Offerte speciali, proposte indecenti

«Ne ho dovuti lasciare a casa quaranta», si è sfogato sabato il mio vicino, caporeparto di un’azienda brianzola che produce mobili di qualità. Quaranta persone in cassa integrazione, quaranta famiglie che da oggi dovranno dare una robusta sforbiciata alle spese: non solo quelle superflue, anche quelle che non sono indispensabili ma caratterizzano la qualità della vita.

«Sono tempi duri per tutti», ho risposto con un sospiro alla sua amarezza. «No, non per tutti», ha replicato lui. «Duri per chi rispetta la legge», ha aggiunto.

E così ho scoperto una vicenda tutta italiana dove alcune aziende subiscono controlli precisi e puntuali, mentre altre vengono provvidenzialmente risparmiate.

«Hai presente, alla fine della superstrada?», mi ha chiesto. Sì, c’è il capannone di quella rinomata azienda che produce divani. «Facci caso – ha continuato -: luci sempre accese, lavorano a ciclo continuo, giorno e notte. Tutti orientali, personale con scarse competenze, poche pretese e certo non in regola. Logico che poi possono proporre un divano a 500 euro, mentre da noi costa il doppio».

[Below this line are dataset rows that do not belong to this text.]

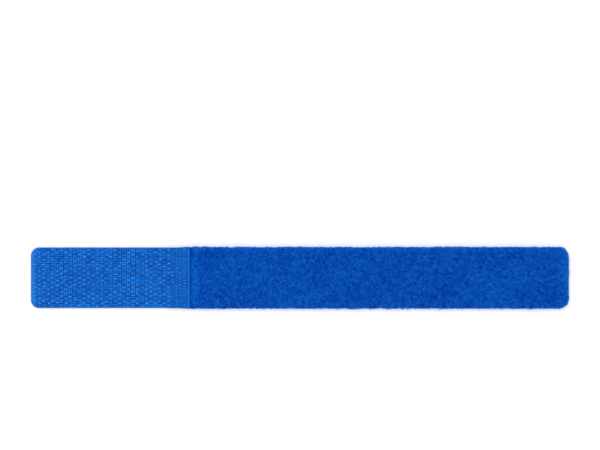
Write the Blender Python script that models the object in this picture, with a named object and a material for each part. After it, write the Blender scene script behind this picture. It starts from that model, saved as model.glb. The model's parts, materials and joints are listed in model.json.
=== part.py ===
"""A hook-and-loop wrap strap, face up on a flat surface, as a chain of panels that can be rolled up.

Frame: metres, +Z up. The strap lies along X with its hook tab at -X and its brushed loop end at +X.
The origin is at the middle of the strap, on the surface that it lies on. Hooks and loops face +Z.

The strap is one flexible strip. Each panel stands for the stretch of strip between two bend lines.
Panel lengths grow towards the tab, so that with every bend at its limit the panels lie in a
many-sided coil of evenly spaced layers, and the free tab then wraps around the outside of it.
"""

import math

import bmesh
import bpy

# Overall strap
STRAP_LENGTH = 0.175
LOOP_WIDTH = 0.0200
HOOK_WIDTH = 0.0194
HOOK_LENGTH = 0.0514  # hook tab, weld included
WELD_LENGTH = 0.0058  # where the hook tape is fused onto the end of the loop strap
LOOP_CORNER_RADIUS = 0.0032
HOOK_CORNER_RADIUS = 0.0024

# Layers, measured up from the surface that the strap lies on
CLOTH_THICKNESS = 0.0007  # ground weave with the short nap of its back
PILE_THICKNESS = 0.0013  # brushed loops on the face
TAPE_THICKNESS = 0.0005  # hook tape's ground weave with its binder
WELD_THICKNESS = 0.0012
PIVOT_HEIGHT = 0.00035  # middle of the ground weave, which neither stretches nor shrinks

# Monofilament hooks
HOOK_BED_THICKNESS = 0.0002
HOOK_TOP = 0.0022
HOOK_PITCH = 0.00175
HOOK_THREAD = 0.0003
HOOK_BEND_RADIUS = 0.0003  # of the thread's middle line
HOOK_TIP_ANGLE = math.radians(-35)

# Rolling up
BENDS_PER_TURN = 8
COIL_PANELS = 22  # panels that roll up, with the one that stays on the surface
PANELS_OUTSIDE_WELD = 2  # coil panels between the weld and the tab
ROLL_CLEARANCE = 0.0004  # between one layer of the coil and the next

# Fits
PIECE_GAP = 0.0003  # between pieces that touch

# Finish of edges
PILE_EDGE_RADIUS = 0.0004
CLOTH_EDGE_RADIUS = 0.00015
CORNER_SEGMENTS = 5
EDGE_SEGMENTS = 2
ARC_STEPS = 5
CORNER_MARGIN = 0.0002  # straight stretch left beside a rounded corner
SMOOTH_ANGLE = math.radians(40)  # faces that meet at less than this are shaded as one
SAME_PLACE = 0.000001  # points closer than this are at the same place

BEND_ANGLE = 2 * math.pi / BENDS_PER_TURN
CUT_SLOPE = math.tan(BEND_ANGLE / 2)  # lean of a panel's end faces, which close up when it bends
PILE_BOTTOM = CLOTH_THICKNESS + PIECE_GAP
STRAP_THICKNESS = PILE_BOTTOM + PILE_THICKNESS
HOOK_BED_BOTTOM = TAPE_THICKNESS + PIECE_GAP

# Finishes: linear colour, and roughness from matt cloth to shiny filament
PILE_BLUE = (0.0030, 0.072, 0.445)
CLOTH_BLUE = (0.0021, 0.120, 0.565)
TAPE_BLUE = (0.0060, 0.141, 0.610)
HOOK_BLUE = (0.031, 0.242, 0.791)
WELD_BLUE = (0.0052, 0.116, 0.546)
PILE_ROUGHNESS = 0.95
CLOTH_ROUGHNESS = 0.9
TAPE_ROUGHNESS = 0.7
HOOK_ROUGHNESS = 0.4
WELD_ROUGHNESS = 0.55


def clear_scene():
    for item in list(bpy.data.objects):
        bpy.data.objects.remove(item, do_unlink=True)


def make_material(name, colour, roughness):
    material = bpy.data.materials.new(name)
    material.use_nodes = True
    shader = material.node_tree.nodes["Principled BSDF"]
    shader.inputs["Base Color"].default_value = (*colour, 1)
    shader.inputs["Roughness"].default_value = roughness
    shader.inputs["Metallic"].default_value = 0
    return material


def coil_panel_lengths():
    """Lengths of the coil's panels, from the loop end outwards.

    Panel k of the coil is a side of a polygon at distance core + k * growth from the coil's axis.
    The core is sized so that one bend falls exactly at the outer edge of the weld.
    """
    growth = (STRAP_THICKNESS + ROLL_CLEARANCE) / BENDS_PER_TURN
    sides_to_weld = COIL_PANELS - PANELS_OUTSIDE_WELD
    length_to_weld = STRAP_LENGTH - HOOK_LENGTH + WELD_LENGTH
    summed = length_to_weld / (2 * CUT_SLOPE)
    core = summed / sides_to_weld - growth * (sides_to_weld - 1) / 2
    return [2 * CUT_SLOPE * (core + k * growth) for k in range(COIL_PANELS)], core, growth


def bend_positions():
    """X of every panel boundary from the tab's end to the loop end, both ends included."""
    lengths, core, growth = coil_panel_lengths()
    inner_tab_panel = 2 * CUT_SLOPE * (core + COIL_PANELS * growth)
    places = [STRAP_LENGTH / 2]
    for length in lengths:
        places.append(places[-1] - length)
    places.append(places[-1] - inner_tab_panel)
    places.append(-STRAP_LENGTH / 2)
    return places[::-1]


def end_inset(height):
    """How far a bending end face stands back from its bend line at this height."""
    return PIECE_GAP / 2 + max(height - PIVOT_HEIGHT, 0) * CUT_SLOPE


def slab_outline(start, end, low, high, start_bends, end_bends):
    """Side view of a slab from x = start to end, whose bending ends lean inwards above the pivot."""
    steps = [low, high]
    if low < PIVOT_HEIGHT < high:
        steps.insert(1, PIVOT_HEIGHT)
    right = [(end - (end_inset(z) if end_bends else 0), z) for z in steps]
    left = [(start + (end_inset(z) if start_bends else 0), z) for z in steps]
    return right + left[::-1]


def hook_outline(x, bed_top):
    """One cane-shaped hook in side view, from the near foot of its stem over to the far foot."""
    half = HOOK_THREAD / 2
    centre_z = HOOK_TOP - HOOK_BEND_RADIUS - half
    centre_x = x + HOOK_BEND_RADIUS
    sweep = [
        math.pi + (HOOK_TIP_ANGLE - math.pi) * step / ARC_STEPS
        for step in range(ARC_STEPS + 1)
    ]
    points = [(x - half, bed_top)]
    for radius, angles in ((HOOK_BEND_RADIUS + half, sweep), (HOOK_BEND_RADIUS - half, sweep[::-1])):
        points += [(centre_x + radius * math.cos(a), centre_z + radius * math.sin(a)) for a in angles]
    points.append((x + half, bed_top))
    return points


def hook_rows_outline(start, end, start_bends):
    """Side view of a hook bed with its rows of hooks, clear of the neighbours when it bends."""
    bed_top = HOOK_BED_BOTTOM + HOOK_BED_THICKNESS
    bed_start = start + (end_inset(bed_top) if start_bends else PIECE_GAP)
    bed_end = end - end_inset(bed_top)
    half = HOOK_THREAD / 2
    first = start + half + (end_inset(HOOK_TOP) if start_bends else HOOK_CORNER_RADIUS + PIECE_GAP)
    last = end - end_inset(HOOK_TOP) - 2 * HOOK_BEND_RADIUS - half
    spaces = max(math.floor((last - first) / HOOK_PITCH), 0)
    offset = (last - first - spaces * HOOK_PITCH) / 2
    points = [(bed_start, HOOK_BED_BOTTOM), (bed_start, bed_top)]
    for row in range(spaces + 1):
        points += hook_outline(first + offset + row * HOOK_PITCH, bed_top)
    points += [(bed_end, bed_top), (bed_end, HOOK_BED_BOTTOM)]
    return points[::-1]


def extrude_outline(outline, width, pivot_x):
    """A bmesh of the outline carried across the strap, about the bend line at pivot_x."""
    mesh = bmesh.new()
    near = [mesh.verts.new((x - pivot_x, -width / 2, z - PIVOT_HEIGHT)) for x, z in outline]
    face = mesh.faces.new(near)
    carried = bmesh.ops.extrude_face_region(mesh, geom=[face])
    far = [item for item in carried["geom"] if isinstance(item, bmesh.types.BMVert)]
    bmesh.ops.translate(mesh, verts=far, vec=(0, width, 0))
    bmesh.ops.recalc_face_normals(mesh, faces=mesh.faces)
    return mesh


def bevel_edges(mesh, chosen, radius, segments):
    if chosen:
        bmesh.ops.bevel(
            mesh, geom=chosen, offset=radius, segments=segments, profile=0.5, affect="EDGES",
            clamp_overlap=True,
        )


def round_plan_corners(mesh, end_x, radius):
    """Rounds the two upright corners at a free end of the strap."""
    upright = [
        edge for edge in mesh.edges
        if all(abs(vert.co.x - end_x) < SAME_PLACE for vert in edge.verts)
        and abs(edge.verts[0].co.y - edge.verts[1].co.y) < SAME_PLACE
    ]
    bevel_edges(mesh, upright, radius, CORNER_SEGMENTS)


def round_long_edges(mesh, width, radius):
    """Softens the top edges that run along the strap."""
    top = max(vert.co.z for vert in mesh.verts)
    along = [
        edge for edge in mesh.edges
        if all(abs(vert.co.z - top) < SAME_PLACE for vert in edge.verts)
        and all(abs(abs(vert.co.y) - width / 2) < SAME_PLACE for vert in edge.verts)
    ]
    bevel_edges(mesh, along, radius, EDGE_SEGMENTS)


def add_piece(name, mesh, material, axis):
    data = bpy.data.meshes.new(name)
    bmesh.ops.triangulate(mesh, faces=mesh.faces)
    mesh.to_mesh(data)
    mesh.free()
    data.materials.append(material)
    data.shade_smooth()
    data.set_sharp_from_angle(angle=SMOOTH_ANGLE)
    piece = bpy.data.objects.new(name, data)
    piece.parent = axis
    bpy.context.scene.collection.objects.link(piece)


def add_axis(number, pivot_x, parent, parent_x):
    """The empty on a panel's bend line, which carries the panel's pieces and the next panel."""
    axis = bpy.data.objects.new(f"panel_{number:02d}_axis", None)
    axis.empty_display_size = LOOP_WIDTH / 4
    if parent is None:
        axis.location = (pivot_x, 0, PIVOT_HEIGHT)
    else:
        axis.parent = parent
        axis.location = (pivot_x - parent_x, 0, 0)
    bpy.context.scene.collection.objects.link(axis)
    return axis


def slab(start, end, layer, width, ends, edge_radius, pivot_x, corner=None):
    """A panel's slab: layer is (low, high), ends say which end faces bend, corner is (x, radius)."""
    low, high = layer
    mesh = extrude_outline(slab_outline(start, end, low, high, *ends), width, pivot_x)
    if corner:
        end_x, radius = corner
        bending = end_inset(high) if any(ends) else 0
        room = min(end - start - bending - CORNER_MARGIN, width / 2 - CORNER_MARGIN)
        round_plan_corners(mesh, end_x - pivot_x, min(radius, room))
    round_long_edges(mesh, width, edge_radius)
    return mesh


def add_hook_panel(number, start, end, axis, pivot_x, materials):
    """A panel of the hook tab; the first one has the tab's rounded free end."""
    free_end = number == 1
    ends = (not free_end, True)
    corner = (start, HOOK_CORNER_RADIUS) if free_end else None
    tape = slab(start, end, (0, TAPE_THICKNESS), HOOK_WIDTH, ends, CLOTH_EDGE_RADIUS, pivot_x, corner)
    add_piece(f"hook_tape_{number:02d}", tape, materials["tape"], axis)
    rows_width = HOOK_WIDTH - 2 * PIECE_GAP
    rows = extrude_outline(hook_rows_outline(start, end, not free_end), rows_width, pivot_x)
    if free_end:
        round_plan_corners(rows, start + PIECE_GAP - pivot_x, HOOK_CORNER_RADIUS - PIECE_GAP)
    add_piece(f"hook_rows_{number:02d}", rows, materials["hooks"], axis)


def add_loop_panel(number, start, end, start_bends, axis, pivot_x, last, materials):
    """A panel of the loop strap: its ground weave and the brushed pile on it."""
    ends = (start_bends, not last)
    corner = (end, LOOP_CORNER_RADIUS) if last else None
    cloth = slab(start, end, (0, CLOTH_THICKNESS), LOOP_WIDTH, ends, CLOTH_EDGE_RADIUS, pivot_x, corner)
    add_piece(f"strap_cloth_{number:02d}", cloth, materials["cloth"], axis)
    pile_layer = (PILE_BOTTOM, STRAP_THICKNESS)
    pile = slab(start, end, pile_layer, LOOP_WIDTH, ends, PILE_EDGE_RADIUS, pivot_x, corner)
    add_piece(f"loop_pile_{number:02d}", pile, materials["pile"], axis)


def add_weld(number, start, axis, pivot_x, material):
    """The fused band where the hook tape laps over the end of the loop strap."""
    end = start + WELD_LENGTH
    layer = (0, WELD_THICKNESS)
    band = slab(start, end, layer, HOOK_WIDTH, (True, False), CLOTH_EDGE_RADIUS, pivot_x)
    add_piece(f"weld_band_{number:02d}", band, material, axis)
    return end


def build():
    clear_scene()
    materials = {
        "pile": make_material("brushed_loop_pile", PILE_BLUE, PILE_ROUGHNESS),
        "cloth": make_material("napped_ground_cloth", CLOTH_BLUE, CLOTH_ROUGHNESS),
        "tape": make_material("hook_tape_weave", TAPE_BLUE, TAPE_ROUGHNESS),
        "hooks": make_material("monofilament_hooks", HOOK_BLUE, HOOK_ROUGHNESS),
        "weld": make_material("fused_weld", WELD_BLUE, WELD_ROUGHNESS),
    }
    places = bend_positions()
    panel_count = len(places) - 1
    root = panel_count - COIL_PANELS + 1  # the panel that stays on the surface
    weld_panel = root + PANELS_OUTSIDE_WELD
    axes = {root: add_axis(root, places[root - 1], None, 0)}
    pivots = {root: places[root - 1]}
    for number in list(range(root - 1, 0, -1)) + list(range(root + 1, panel_count + 1)):
        inward = number + 1 if number < root else number - 1
        pivots[number] = places[number] if number < root else places[number - 1]
        axes[number] = add_axis(number, pivots[number], axes[inward], pivots[inward])
    for number in range(1, panel_count + 1):
        start, end = places[number - 1], places[number]
        axis, pivot_x = axes[number], pivots[number]
        if number < weld_panel:
            add_hook_panel(number, start, end, axis, pivot_x, materials)
            continue
        if number == weld_panel:
            start = add_weld(number, start, axis, pivot_x, materials["weld"]) + PIECE_GAP
        last = number == panel_count
        add_loop_panel(number, start, end, number > weld_panel, axis, pivot_x, last, materials)


build()
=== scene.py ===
import json
import math

import bmesh
import bpy
import numpy as np
from mathutils import Matrix, Vector


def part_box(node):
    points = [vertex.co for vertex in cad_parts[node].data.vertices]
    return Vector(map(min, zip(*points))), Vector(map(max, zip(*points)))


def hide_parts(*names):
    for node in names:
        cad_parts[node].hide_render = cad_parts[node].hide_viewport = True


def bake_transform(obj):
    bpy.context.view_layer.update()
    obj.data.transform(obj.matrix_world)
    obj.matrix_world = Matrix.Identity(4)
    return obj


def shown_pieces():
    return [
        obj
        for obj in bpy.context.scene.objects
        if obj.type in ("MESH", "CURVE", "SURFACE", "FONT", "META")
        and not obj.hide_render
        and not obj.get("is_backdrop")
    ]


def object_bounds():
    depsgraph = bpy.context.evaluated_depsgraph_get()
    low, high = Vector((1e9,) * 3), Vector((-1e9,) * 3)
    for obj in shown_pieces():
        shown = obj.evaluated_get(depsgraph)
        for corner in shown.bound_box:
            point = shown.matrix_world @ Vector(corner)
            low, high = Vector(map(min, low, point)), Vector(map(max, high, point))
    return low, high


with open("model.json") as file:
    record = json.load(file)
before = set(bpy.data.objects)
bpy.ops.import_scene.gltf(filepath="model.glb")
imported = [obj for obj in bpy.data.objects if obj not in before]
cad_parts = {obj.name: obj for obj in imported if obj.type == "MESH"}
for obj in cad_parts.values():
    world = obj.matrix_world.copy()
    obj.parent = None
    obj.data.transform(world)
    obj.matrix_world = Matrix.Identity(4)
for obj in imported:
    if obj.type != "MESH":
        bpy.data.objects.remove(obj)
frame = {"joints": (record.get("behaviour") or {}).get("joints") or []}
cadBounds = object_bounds()

mm = 0.001


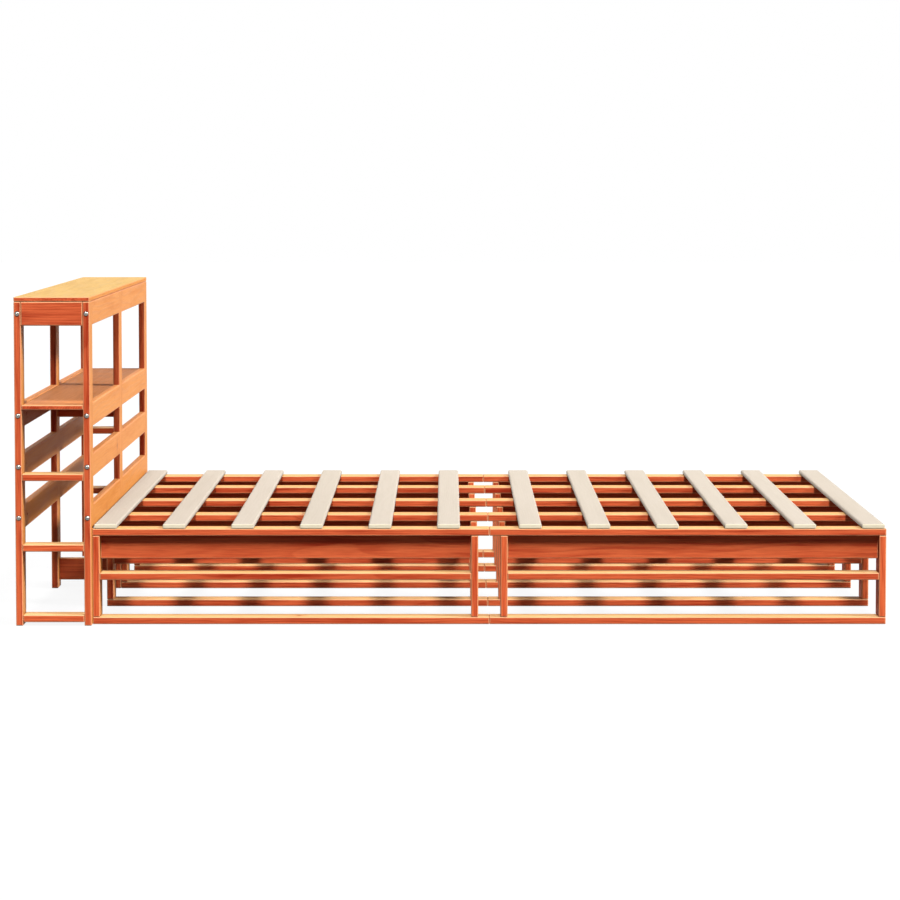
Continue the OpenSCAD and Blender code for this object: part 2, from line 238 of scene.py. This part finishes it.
# %% The grain of a member
def grain(start, direction, cell, shift):
    """Masks of the late wood, the streaks, flecks, patches, fibres and knots, by their names."""
    place = start.node("TexCoord", out="Object")
    cut_at, turned, first_layer = member_numbers(place, cell, shift)
    parts = place.axes()
    first = "XYZ".index(direction)
    along = parts[first] + cut_at * LOG_LENGTH
    side = parts[(first + 1) % 3]
    other = parts[(first + 2) % 3]

    def stretched(lengthwise, across):
        values = {0: along * lengthwise, 1: side * across, 2: other * across}
        return start.node("CombineXYZ", sockets=values)

    knots = start.node("TexVoronoi", sockets={
        "Vector": stretched(1 / KNOT_CELL, 1 / KNOT_CELL), "Scale": 1.0})
    near_knot = 1.0 - soft_step(knots, 0.0, KNOT_REACH / KNOT_CELL)
    knot = 1.0 - soft_step(knots, KNOT_HEART / KNOT_CELL, KNOT_RADIUS / KNOT_CELL)
    tilt = turned * math.tau
    depth = side * start.maths("COSINE", tilt) + other * start.maths("SINE", tilt)
    depth = depth + (noise(stretched(*BEND_WAVES)) - 0.5) * LAYER_BEND + near_knot * KNOT_BULGE
    layers = start.maths("FRACT", depth * (1 / LAYER) + first_layer)
    late = soft_step(layers, *EARLY_TO_LATE) * (1.0 - soft_step(layers, *LATE_TO_EARLY))
    streak = soft_step(noise(stretched(*STREAK_WAVES), 3.0, 0.6), *STREAK_RANGE)
    return {"late": late, "streak": streak, "fleck": noise(stretched(*FLECK_WAVES)),
            "patch": noise(stretched(*PATCH_WAVES), 1.0), "fibre": noise(stretched(*FIBRE_WAVES)),
            "knot": knot, "near_knot": near_knot, "member": first_layer}


def tone_of(start, wood, weights, palest):
    """One number, from 0 for the palest wood to 1 for the deepest, out of weighted masks."""
    tone = sum(wood[name] * weight for name, weight in weights.items()) - palest
    return start.node("Clamp", sockets={"Value": tone})


print("a streak is about", round(1000 / STREAK_WAVES[0]), "by", round(1000 / STREAK_WAVES[1]), "mm")

# %% [markdown]
# The tone of the wood is one number, from pale early wood to deep late wood, and each kind of face
# turns it into its own two colours, a lighter and a deeper one. That keeps the grain running over
# an edge while the colour changes there. How the colours differ from one kind of face to the next
# is painted light and shade.
#
# The sides have three shades, because the photograph shows three: the posts and the flat rails of
# the headboard's outer frames are the brightest, and the wide boards the calmest. The wide boards
# are also painted a little brighter, as painted light, because the rail above keeps the foot lamp
# off them. The tops of the top rails are a deeper honey than those near the floor: the lower tops
# are painted paler, as painted light, because the rails above keep the foot lamp off them.

# %% Colours of the pine
SIDE_COLOURS = (screen_colour(243, 112, 66), screen_colour(182, 55, 27))
# Painted light: the wide boards are painted brighter than the rails, as the rail above keeps the
# foot lamp off them.
BOARD_SIDE_PAINTED_LIGHT_COLOURS = (screen_colour(252, 119, 70), screen_colour(203, 67, 35))
FRAME_SIDE_COLOURS = (screen_colour(255, 120, 70), screen_colour(193, 60, 29))
# Painted light: the tops and the faces towards the foot are paler than the sides.
TOP_COLOURS = (screen_colour(252, 197, 134), screen_colour(238, 176, 110))
# Painted light: the tops of the top rails keep these deeper colours, and the lower tops are painted
# paler.
HIGH_TOP_PAINTED_LIGHT_COLOURS = (screen_colour(240, 180, 112), screen_colour(222, 158, 89))
HIGH_TOP_RISE = (0.18, 0.22)
# Painted shade: the tops of the cross boards lie in the shade of the shelf and the panel above.
BOARD_TOP_PAINTED_SHADE_COLOURS = (screen_colour(255, 170, 102), screen_colour(240, 150, 82))
# Painted shade: the shelf lies in the shade of the panel above.
SHELF_PAINTED_SHADE_COLOURS = (screen_colour(230, 149, 93), screen_colour(214, 134, 81))
PANEL_COLOURS = (screen_colour(211, 170, 103), screen_colour(197, 155, 90))
FOOT_FACE_PAINTED_LIGHT_COLOURS = (screen_colour(255, 168, 88), screen_colour(243, 147, 62))
# Painted highlights for the eased edges.
UPPER_EDGE_HIGHLIGHT_COLOUR = screen_colour(255, 208, 158)
OTHER_EDGE_HIGHLIGHT_COLOUR = screen_colour(255, 175, 125)
KNOT_COLOUR = screen_colour(150, 62, 30)
KNOT_RING_COLOUR = screen_colour(216, 104, 52)
print("a side goes from", [round(part, 2) for part in SIDE_COLOURS[0][:3]],
      "to", [round(part, 2) for part in SIDE_COLOURS[1][:3]])

# %% [markdown]
# Only what changes over a surface is linked: colour, roughness and bump. The rest are plain numbers
# on the shader, because a number that is the same everywhere needs no node. The bump is given in
# metres too, and less than a millimetre is enough for planed wood.

# %% A new finish and its links
BUMP_STRENGTH = 0.6


def new_finish(name, specular):
    """A new material, its shader node and a wire to start from."""
    material = bpy.data.materials.new(name)
    material.use_nodes = True
    shader = material.node_tree.nodes["Principled BSDF"]
    shader.inputs["Specular IOR Level"].default_value = specular
    return material, shader, Wire(material.node_tree)


def link_surface(start, shader, colour, roughness, height, depth):
    """Links the three things that change over a surface."""
    start.tree.links.new(colour.socket, shader.inputs["Base Color"])
    start.tree.links.new(roughness.socket, shader.inputs["Roughness"])
    bump = start.node("Bump", sockets={
        "Height": height, "Strength": BUMP_STRENGTH, "Distance": depth})
    start.tree.links.new(bump.socket, shader.inputs["Normal"])


print("linked over a surface: colour, roughness and bump")

# %% [markdown]
# The pine is laid on from the inside out: the wood's own tone, the painted light and shade of each
# kind of face, the painted highlights along the edges, and the knots last, because a knot stays
# dark whatever is round it. A hard layer of late wood is smoother than the early wood and stands a
# little higher, and a knot lies a little lower.

# %% Make a pine finish
PINE_TONE = {"late": 0.28, "streak": 0.6, "fleck": 1.2, "patch": 0.6, "fibre": 0.25,
             "member": 0.12}
PINE_PALEST = 0.96
PINE_ROUGHNESS = 0.46
PINE_BUMP = 0.0007
EDGE_HIGHLIGHT_STRENGTH = 0.7
RING_STRENGTH = 0.35
KNOT_STRENGTH = 0.7


def pine(name, direction, cell, shift=(0.0, 0.0, 0.0), top=TOP_COLOURS, painted_light_high_top=None,
         sides=SIDE_COLOURS, specular=0.1):
    """Oiled pine with its grain along one axis, for members that lie one to a cell."""
    material, shader, start = new_finish(name, specular)
    wood = grain(start, direction, cell, shift)
    upward, footward, upper_edge_highlight, other_edge_highlight = face_masks(start)
    tone = tone_of(start, wood, PINE_TONE, PINE_PALEST)
    top_colour = blend(tone, *top)
    # Painted light: below the top rails the tops are painted paler.
    if painted_light_high_top:
        height = start.node("TexCoord", out="Object").axes()[2]
        high = soft_step(height, *HIGH_TOP_RISE)
        top_colour = blend(high, top_colour, blend(tone, *painted_light_high_top))
    colour = blend(tone, *sides)
    # Painted light and shade: the faces towards the foot and the tops get their own, paler colours.
    colour = blend(footward, colour, blend(tone, *FOOT_FACE_PAINTED_LIGHT_COLOURS))
    colour = blend(upward, colour, top_colour)
    # Painted highlights along the eased edges.
    colour = blend(upper_edge_highlight * EDGE_HIGHLIGHT_STRENGTH, colour, UPPER_EDGE_HIGHLIGHT_COLOUR)
    colour = blend(other_edge_highlight * EDGE_HIGHLIGHT_STRENGTH, colour, OTHER_EDGE_HIGHLIGHT_COLOUR)
    colour = blend(wood["near_knot"] * RING_STRENGTH, colour, KNOT_RING_COLOUR)
    colour = blend(wood["knot"] * KNOT_STRENGTH, colour, KNOT_COLOUR)
    roughness = PINE_ROUGHNESS + wood["fibre"] * 0.14 - wood["late"] * 0.08
    height = wood["late"] * 0.4 + wood["fibre"] * 0.6 - wood["knot"] * 0.3
    link_surface(start, shader, colour, roughness, height, PINE_BUMP)
    return material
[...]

Da cristiano e da consumatore non ho potuto evitare di interrogarmi. Molto spesso sentiamo proporre campagne di boicottaggio nei confronti di aziende che, dopo aver delocalizzato all’estero, offrono condizioni di lavoro improponibili a donne e minori.

Se la risposta dell’opinione pubblica, di fronte ad abusi così plateali, sembra inevitabile, è molto meno scontata una reazione nei confronti di chi gioca sporco ma senza toccare le categorie che toccano la nostra sensibilità.

Non si può fare a meno di riconoscere che anche l’azienda di cui sopra (quella che impiega stranieri senza offrire le dovute garanzie) ha un comportamento poco trasparente e poco etico, e che da questa sua politica commerciale ingorda discende una crisi le cui conseguenze toccano anche noi, i nostri vicini, i nostri familiari.

E allora, come cristiani, dovremmo fermarci a pensare. Faremmo bene a chiederci se possiamo predicare il “non rubare”, e poi accettare senza troppe remore un secondo lavoro in nero.

Faremmo bene a chiederci se possiamo tenere alta la nostra alterità morale, e allo stesso tempo accettare sconti che di morale hanno poco, perché discendono da un trattamento economico discutibile.

Faremmo bene a chiederci se l’etica che diciamo di vivere e che vogliamo mostrare a chi ci sta attorno possa essere così miope da ignorare bellamente i drammi causati da un’economia malata, per continuare ad avvalerci delle “vantaggiose offerte” proposte da aziende, banche, professionisti di cui non possiamo condividere i metodi, ma i cui prodotti ci fanno comodo.

Sì, forse faremmo bene a riflettere. Perché la coerenza è un valore più prezioso di qualsiasi offerta speciale.